### CHALLENGE
What follows is a listing; give it again exactly, in its entirety.

---

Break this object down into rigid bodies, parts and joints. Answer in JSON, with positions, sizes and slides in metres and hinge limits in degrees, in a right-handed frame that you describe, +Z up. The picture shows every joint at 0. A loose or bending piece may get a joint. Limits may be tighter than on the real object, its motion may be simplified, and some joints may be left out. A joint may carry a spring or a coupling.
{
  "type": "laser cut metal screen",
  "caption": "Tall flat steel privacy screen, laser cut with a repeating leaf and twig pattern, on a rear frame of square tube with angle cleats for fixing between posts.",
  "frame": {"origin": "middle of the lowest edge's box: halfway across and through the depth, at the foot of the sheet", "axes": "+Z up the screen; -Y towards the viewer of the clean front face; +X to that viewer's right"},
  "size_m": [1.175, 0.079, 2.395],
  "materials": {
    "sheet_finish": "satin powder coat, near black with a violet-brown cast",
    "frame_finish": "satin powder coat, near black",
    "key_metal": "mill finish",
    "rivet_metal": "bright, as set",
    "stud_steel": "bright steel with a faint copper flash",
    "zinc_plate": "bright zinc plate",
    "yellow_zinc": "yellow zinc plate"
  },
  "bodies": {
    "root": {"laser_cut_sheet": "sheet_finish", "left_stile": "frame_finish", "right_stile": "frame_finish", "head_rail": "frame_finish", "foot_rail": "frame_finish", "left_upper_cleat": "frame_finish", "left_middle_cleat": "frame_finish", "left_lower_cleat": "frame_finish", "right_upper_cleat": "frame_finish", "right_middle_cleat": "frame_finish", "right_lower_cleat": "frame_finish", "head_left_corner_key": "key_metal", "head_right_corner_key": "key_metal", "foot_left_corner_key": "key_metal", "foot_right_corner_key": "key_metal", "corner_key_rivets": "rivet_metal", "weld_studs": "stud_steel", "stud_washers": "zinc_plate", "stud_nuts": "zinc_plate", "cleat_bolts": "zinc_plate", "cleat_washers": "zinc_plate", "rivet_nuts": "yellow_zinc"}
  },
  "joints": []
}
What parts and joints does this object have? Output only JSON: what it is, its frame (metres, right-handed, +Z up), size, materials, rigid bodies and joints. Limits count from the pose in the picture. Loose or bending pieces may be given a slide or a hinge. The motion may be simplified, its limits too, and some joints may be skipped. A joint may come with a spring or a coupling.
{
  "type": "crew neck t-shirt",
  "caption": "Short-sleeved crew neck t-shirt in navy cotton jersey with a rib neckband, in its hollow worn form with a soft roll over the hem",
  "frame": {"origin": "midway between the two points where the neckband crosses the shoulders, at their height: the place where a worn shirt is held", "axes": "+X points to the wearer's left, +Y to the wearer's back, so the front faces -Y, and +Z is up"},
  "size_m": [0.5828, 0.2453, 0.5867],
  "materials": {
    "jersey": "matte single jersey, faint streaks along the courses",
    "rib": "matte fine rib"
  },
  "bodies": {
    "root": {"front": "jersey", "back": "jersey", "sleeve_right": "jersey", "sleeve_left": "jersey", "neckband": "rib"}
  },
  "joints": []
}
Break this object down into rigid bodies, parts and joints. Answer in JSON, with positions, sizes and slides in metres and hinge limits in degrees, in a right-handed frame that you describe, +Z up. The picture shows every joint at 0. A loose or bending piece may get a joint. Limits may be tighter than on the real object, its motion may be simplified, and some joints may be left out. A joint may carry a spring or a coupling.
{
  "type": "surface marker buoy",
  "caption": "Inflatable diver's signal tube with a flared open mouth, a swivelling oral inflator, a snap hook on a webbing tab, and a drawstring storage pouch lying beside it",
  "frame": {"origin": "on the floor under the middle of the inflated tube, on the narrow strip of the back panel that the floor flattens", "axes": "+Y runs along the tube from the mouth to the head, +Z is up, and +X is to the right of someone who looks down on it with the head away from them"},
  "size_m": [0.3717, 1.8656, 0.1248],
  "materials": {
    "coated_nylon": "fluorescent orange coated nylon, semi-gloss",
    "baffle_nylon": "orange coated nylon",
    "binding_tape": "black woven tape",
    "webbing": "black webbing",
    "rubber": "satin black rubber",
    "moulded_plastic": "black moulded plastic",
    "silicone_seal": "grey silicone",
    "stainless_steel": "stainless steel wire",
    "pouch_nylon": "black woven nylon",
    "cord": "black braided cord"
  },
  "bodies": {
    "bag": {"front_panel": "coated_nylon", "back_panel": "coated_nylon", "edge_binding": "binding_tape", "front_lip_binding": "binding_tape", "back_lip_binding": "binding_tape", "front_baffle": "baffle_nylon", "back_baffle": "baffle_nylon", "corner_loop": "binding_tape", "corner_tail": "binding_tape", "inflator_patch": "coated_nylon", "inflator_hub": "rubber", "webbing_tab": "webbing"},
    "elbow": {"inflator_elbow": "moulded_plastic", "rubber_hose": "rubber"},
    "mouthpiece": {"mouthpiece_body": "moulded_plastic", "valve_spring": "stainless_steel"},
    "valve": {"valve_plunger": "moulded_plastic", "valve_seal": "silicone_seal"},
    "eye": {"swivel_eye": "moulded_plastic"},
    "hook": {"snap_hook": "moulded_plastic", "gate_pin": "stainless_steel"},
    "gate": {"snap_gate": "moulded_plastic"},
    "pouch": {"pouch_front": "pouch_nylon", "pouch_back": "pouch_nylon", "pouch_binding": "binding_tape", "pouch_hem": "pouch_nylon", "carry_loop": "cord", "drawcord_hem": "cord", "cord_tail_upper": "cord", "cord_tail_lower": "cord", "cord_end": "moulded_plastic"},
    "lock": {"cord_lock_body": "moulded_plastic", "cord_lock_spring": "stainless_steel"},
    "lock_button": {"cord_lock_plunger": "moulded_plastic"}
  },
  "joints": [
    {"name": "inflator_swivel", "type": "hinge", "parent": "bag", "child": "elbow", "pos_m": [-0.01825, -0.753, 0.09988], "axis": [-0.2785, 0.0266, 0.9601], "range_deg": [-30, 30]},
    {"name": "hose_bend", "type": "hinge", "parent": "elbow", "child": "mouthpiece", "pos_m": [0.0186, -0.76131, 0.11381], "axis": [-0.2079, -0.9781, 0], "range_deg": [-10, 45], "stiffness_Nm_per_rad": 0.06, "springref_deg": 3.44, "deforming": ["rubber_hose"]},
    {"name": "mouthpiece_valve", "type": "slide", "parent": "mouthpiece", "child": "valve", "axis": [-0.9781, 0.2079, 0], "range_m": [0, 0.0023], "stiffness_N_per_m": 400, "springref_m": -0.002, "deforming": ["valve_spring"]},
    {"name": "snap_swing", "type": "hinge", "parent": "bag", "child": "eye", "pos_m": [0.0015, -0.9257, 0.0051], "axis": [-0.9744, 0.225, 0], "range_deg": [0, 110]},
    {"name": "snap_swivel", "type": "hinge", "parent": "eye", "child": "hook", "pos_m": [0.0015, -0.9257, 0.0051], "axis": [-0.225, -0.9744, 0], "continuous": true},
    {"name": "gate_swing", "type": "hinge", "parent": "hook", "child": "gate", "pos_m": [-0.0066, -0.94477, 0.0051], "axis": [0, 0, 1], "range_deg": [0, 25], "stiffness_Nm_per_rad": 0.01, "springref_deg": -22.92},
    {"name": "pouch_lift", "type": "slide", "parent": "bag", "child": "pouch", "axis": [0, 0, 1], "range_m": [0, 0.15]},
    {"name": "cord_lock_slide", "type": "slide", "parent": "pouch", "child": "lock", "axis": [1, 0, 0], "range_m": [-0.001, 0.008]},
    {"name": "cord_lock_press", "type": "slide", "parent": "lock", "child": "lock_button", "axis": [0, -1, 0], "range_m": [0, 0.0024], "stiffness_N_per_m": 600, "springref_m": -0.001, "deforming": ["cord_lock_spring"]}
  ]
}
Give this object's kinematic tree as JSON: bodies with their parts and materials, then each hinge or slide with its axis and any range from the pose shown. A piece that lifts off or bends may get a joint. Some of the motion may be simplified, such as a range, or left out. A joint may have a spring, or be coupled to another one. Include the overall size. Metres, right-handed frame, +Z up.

---

### SOLUTION BELOW
Break this object down into rigid bodies, parts and joints. Answer in JSON, with positions, sizes and slides in metres and hinge limits in degrees, in a right-handed frame that you describe, +Z up. The picture shows every joint at 0. A loose or bending piece may get a joint. Limits may be tighter than on the real object, its motion may be simplified, and some joints may be left out. A joint may carry a spring or a coupling.
{
  "type": "laser cut metal screen",
  "caption": "Tall flat steel privacy screen, laser cut with a repeating leaf and twig pattern, on a rear frame of square tube with angle cleats for fixing between posts.",
  "frame": {"origin": "middle of the lowest edge's box: halfway across and through the depth, at the foot of the sheet", "axes": "+Z up the screen; -Y towards the viewer of the clean front face; +X to that viewer's right"},
  "size_m": [1.175, 0.079, 2.395],
  "materials": {
    "sheet_finish": "satin powder coat, near black with a violet-brown cast",
    "frame_finish": "satin powder coat, near black",
    "key_metal": "mill finish",
    "rivet_metal": "bright, as set",
    "stud_steel": "bright steel with a faint copper flash",
    "zinc_plate": "bright zinc plate",
    "yellow_zinc": "yellow zinc plate"
  },
  "bodies": {
    "root": {"laser_cut_sheet": "sheet_finish", "left_stile": "frame_finish", "right_stile": "frame_finish", "head_rail": "frame_finish", "foot_rail": "frame_finish", "left_upper_cleat": "frame_finish", "left_middle_cleat": "frame_finish", "left_lower_cleat": "frame_finish", "right_upper_cleat": "frame_finish", "right_middle_cleat": "frame_finish", "right_lower_cleat": "frame_finish", "head_left_corner_key": "key_metal", "head_right_corner_key": "key_metal", "foot_left_corner_key": "key_metal", "foot_right_corner_key": "key_metal", "corner_key_rivets": "rivet_metal", "weld_studs": "stud_steel", "stud_washers": "zinc_plate", "stud_nuts": "zinc_plate", "cleat_bolts": "zinc_plate", "cleat_washers": "zinc_plate", "rivet_nuts": "yellow_zinc"}
  },
  "joints": []
}
What parts and joints does this object have? Output only JSON: what it is, its frame (metres, right-handed, +Z up), size, materials, rigid bodies and joints. Limits count from the pose in the picture. Loose or bending pieces may be given a slide or a hinge. The motion may be simplified, its limits too, and some joints may be skipped. A joint may come with a spring or a coupling.
{
  "type": "crew neck t-shirt",
  "caption": "Short-sleeved crew neck t-shirt in navy cotton jersey with a rib neckband, in its hollow worn form with a soft roll over the hem",
  "frame": {"origin": "midway between the two points where the neckband crosses the shoulders, at their height: the place where a worn shirt is held", "axes": "+X points to the wearer's left, +Y to the wearer's back, so the front faces -Y, and +Z is up"},
  "size_m": [0.5828, 0.2453, 0.5867],
  "materials": {
    "jersey": "matte single jersey, faint streaks along the courses",
    "rib": "matte fine rib"
  },
  "bodies": {
    "root": {"front": "jersey", "back": "jersey", "sleeve_right": "jersey", "sleeve_left": "jersey", "neckband": "rib"}
  },
  "joints": []
}
Break this object down into rigid bodies, parts and joints. Answer in JSON, with positions, sizes and slides in metres and hinge limits in degrees, in a right-handed frame that you describe, +Z up. The picture shows every joint at 0. A loose or bending piece may get a joint. Limits may be tighter than on the real object, its motion may be simplified, and some joints may be left out. A joint may carry a spring or a coupling.
{
  "type": "surface marker buoy",
  "caption": "Inflatable diver's signal tube with a flared open mouth, a swivelling oral inflator, a snap hook on a webbing tab, and a drawstring storage pouch lying beside it",
  "frame": {"origin": "on the floor under the middle of the inflated tube, on the narrow strip of the back panel that the floor flattens", "axes": "+Y runs along the tube from the mouth to the head, +Z is up, and +X is to the right of someone who looks down on it with the head away from them"},
  "size_m": [0.3717, 1.8656, 0.1248],
  "materials": {
    "coated_nylon": "fluorescent orange coated nylon, semi-gloss",
    "baffle_nylon": "orange coated nylon",
    "binding_tape": "black woven tape",
    "webbing": "black webbing",
    "rubber": "satin black rubber",
    "moulded_plastic": "black moulded plastic",
    "silicone_seal": "grey silicone",
    "stainless_steel": "stainless steel wire",
    "pouch_nylon": "black woven nylon",
    "cord": "black braided cord"
  },
  "bodies": {
    "bag": {"front_panel": "coated_nylon", "back_panel": "coated_nylon", "edge_binding": "binding_tape", "front_lip_binding": "binding_tape", "back_lip_binding": "binding_tape", "front_baffle": "baffle_nylon", "back_baffle": "baffle_nylon", "corner_loop": "binding_tape", "corner_tail": "binding_tape", "inflator_patch": "coated_nylon", "inflator_hub": "rubber", "webbing_tab": "webbing"},
    "elbow": {"inflator_elbow": "moulded_plastic", "rubber_hose": "rubber"},
    "mouthpiece": {"mouthpiece_body": "moulded_plastic", "valve_spring": "stainless_steel"},
    "valve": {"valve_plunger": "moulded_plastic", "valve_seal": "silicone_seal"},
    "eye": {"swivel_eye": "moulded_plastic"},
    "hook": {"snap_hook": "moulded_plastic", "gate_pin": "stainless_steel"},
    "gate": {"snap_gate": "moulded_plastic"},
    "pouch": {"pouch_front": "pouch_nylon", "pouch_back": "pouch_nylon", "pouch_binding": "binding_tape", "pouch_hem": "pouch_nylon", "carry_loop": "cord", "drawcord_hem": "cord", "cord_tail_upper": "cord", "cord_tail_lower": "cord", "cord_end": "moulded_plastic"},
    "lock": {"cord_lock_body": "moulded_plastic", "cord_lock_spring": "stainless_steel"},
    "lock_button": {"cord_lock_plunger": "moulded_plastic"}
  },
  "joints": [
    {"name": "inflator_swivel", "type": "hinge", "parent": "bag", "child": "elbow", "pos_m": [-0.01825, -0.753, 0.09988], "axis": [-0.2785, 0.0266, 0.9601], "range_deg": [-30, 30]},
    {"name": "hose_bend", "type": "hinge", "parent": "elbow", "child": "mouthpiece", "pos_m": [0.0186, -0.76131, 0.11381], "axis": [-0.2079, -0.9781, 0], "range_deg": [-10, 45], "stiffness_Nm_per_rad": 0.06, "springref_deg": 3.44, "deforming": ["rubber_hose"]},
    {"name": "mouthpiece_valve", "type": "slide", "parent": "mouthpiece", "child": "valve", "axis": [-0.9781, 0.2079, 0], "range_m": [0, 0.0023], "stiffness_N_per_m": 400, "springref_m": -0.002, "deforming": ["valve_spring"]},
    {"name": "snap_swing", "type": "hinge", "parent": "bag", "child": "eye", "pos_m": [0.0015, -0.9257, 0.0051], "axis": [-0.9744, 0.225, 0], "range_deg": [0, 110]},
    {"name": "snap_swivel", "type": "hinge", "parent": "eye", "child": "hook", "pos_m": [0.0015, -0.9257, 0.0051], "axis": [-0.225, -0.9744, 0], "continuous": true},
    {"name": "gate_swing", "type": "hinge", "parent": "hook", "child": "gate", "pos_m": [-0.0066, -0.94477, 0.0051], "axis": [0, 0, 1], "range_deg": [0, 25], "stiffness_Nm_per_rad": 0.01, "springref_deg": -22.92},
    {"name": "pouch_lift", "type": "slide", "parent": "bag", "child": "pouch", "axis": [0, 0, 1], "range_m": [0, 0.15]},
    {"name": "cord_lock_slide", "type": "slide", "parent": "pouch", "child": "lock", "axis": [1, 0, 0], "range_m": [-0.001, 0.008]},
    {"name": "cord_lock_press", "type": "slide", "parent": "lock", "child": "lock_button", "axis": [0, -1, 0], "range_m": [0, 0.0024], "stiffness_N_per_m": 600, "springref_m": -0.001, "deforming": ["cord_lock_spring"]}
  ]
}
Give this object's kinematic tree as JSON: bodies with their parts and materials, then each hinge or slide with its axis and any range from the pose shown. A piece that lifts off or bends may get a joint. Some of the motion may be simplified, such as a range, or left out. A joint may have a spring, or be coupled to another one. Include the overall size. Metres, right-handed frame, +Z up.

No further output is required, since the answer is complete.